In this post, I'll try and cover the following items:

  • What is Apache ManifoldCF?
  • What benefits can ManifoldCF bring to Alfresco?
  • How to configure Alfresco and ElasticSearch connectors in ManifoldCF.

 

What is Apache ManifoldCF?

     Apache ManifoldCF is a framework that can be used to synchronize documents and their associated metadata from multiple repositories, such as Alfresco, with search engines or other output targets. In addition, ManifoldCF has the ability to maintain ACL's from the source repository.

     

    What benefits can ManifoldCF bring to Alfresco?

    One of the first benefits that come to find is the ability to integrate with a centralized search server that is leveraged across your enterprise. Do you see that? Yes, that's a light at the end of the Federated Search tunnel. This could lead you down a few paths....

    1. Indexes are duplicated between the Alfresco implementation of Solr and your centralized search server of choice.
    2. You completely decouple the search and indexing tier from Alfresco and integrate the Alfresco SearchService with centralized search server.
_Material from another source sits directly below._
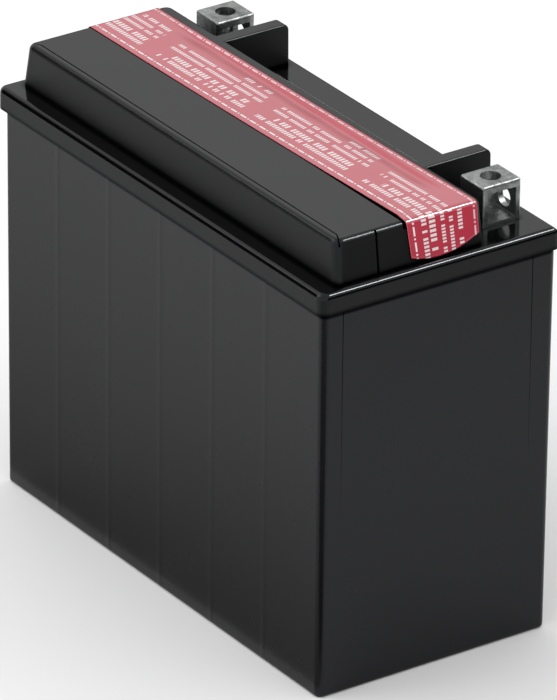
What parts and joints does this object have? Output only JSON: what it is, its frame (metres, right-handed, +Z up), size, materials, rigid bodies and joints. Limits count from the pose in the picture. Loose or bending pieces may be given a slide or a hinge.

    Another potential application for ManifoldCF is migrations. The ManifoldCF API's coupled with a way to map and massage metadata could prove to be a very powerful combination.  

     

    How to configure Alfresco and ElasticSearch connectors

      Download  Apache ManifoldCF:

      wget http://mirror.tcpdiag.net/apache/manifoldcf/apache-manifoldcf-1.3-bin.tar.gz

      Extract the Apache ManifoldCF tarball :

      tar -zxvf apache-manifoldcf-1.3-bin.tar.gz

      Change dir to the "apache-manifoldcf-1.3/example" directory :

      cd /apache-manifoldcf-1.3/example

      Start ManifoldCF:

      java -jar start.jar

      Confirm that you can reach the ManifoldCF Crawler UI (http://localhost:8345/mcf-crawler-ui/login.jsp) and log in with username=admin, password=admin:

      Download ElasticSearch:

      wget https://download.elasticsearch.org/elasticsearch/elasticsearch/elasticsearch-0.90.3.tar.gz

      Extract the ElasticSearch tarball:

      tar -zxvf elasticsearch-0.90.3.tar.gz

      Change directory to elasticsearch-0.90.3/bin:

      cd elasticsearch-0.90.3/bin

      Start ElasticeSearch:

      ./elasticsearch -f
      [2013-08-19 16:36:19,885][INFO ][node ] [Ogre] version[0.90.3], pid[91606], build[5c38d60/2013-08-06T13:18:31Z]
      [2013-08-19 16:36:19,885][INFO ][node ] [Ogre] initializing ...
      [2013-08-19 16:36:19,891][INFO ][plugins ] [Ogre] loaded [], sites []
      [2013-08-19 16:36:21,736][INFO ][node ] [Ogre] initialized
      [2013-08-19 16:36:21,736][INFO ][node ] [Ogre] starting ...
      [2013-08-19 16:36:21,825][INFO ][transport ] [Ogre] bound_address {inet[/0:0:0:0:0:0:0:0:9300]}, publish_address {inet[/X.X.X.X:9300]}
      [2013-08-19 16:36:24,850][INFO ][cluster.service ] [Ogre] new_master [Ogre][InMryYlLS_2MW9HCtu8i7Q][inet[/X.X.X.X:9300]], reason: zen-disco-join (elected_as_master)
      [2013-08-19 16:36:24,869][INFO ][discovery ] [Ogre] elasticsearch/InMryYlLS_2MW9HCtu8i7Q
      [2013-08-19 16:36:24,878][INFO ][http ] [Ogre] bound_address {inet[/0:0:0:0:0:0:0:0:9200]}, publish_address {inet[/X.X.X.X:9200]}
      [2013-08-19 16:36:24,878][INFO ][node ] [Ogre] started
      [2013-08-19 16:36:24,892][INFO ][gateway ] [Ogre] recovered [0] indices into cluster_state

      Confirm that ElasticSearch is up and running: 

      curl -XGET localhost:9200
      {
      "ok" : true,
      "status" : 200,
      "name" : "Carrion",
      "version" : {
      "number" : "0.90.3",
      "build_hash" : "5c38d6076448b899d758f29443329571e2522410",
      "build_timestamp" : "2013-08-06T13:18:31Z",
      "build_snapshot" : false,
      "lucene_version" : "4.4"
      },
      "tagline" : "You Know, for Search"
      }

      Let's configure an Alfresco/CMIS Repository Connector in ManifoldCF. In the Repository Connections List, click the "Add a new connection" link. Then provide a name and description for your Alfresco/CMIS connection.  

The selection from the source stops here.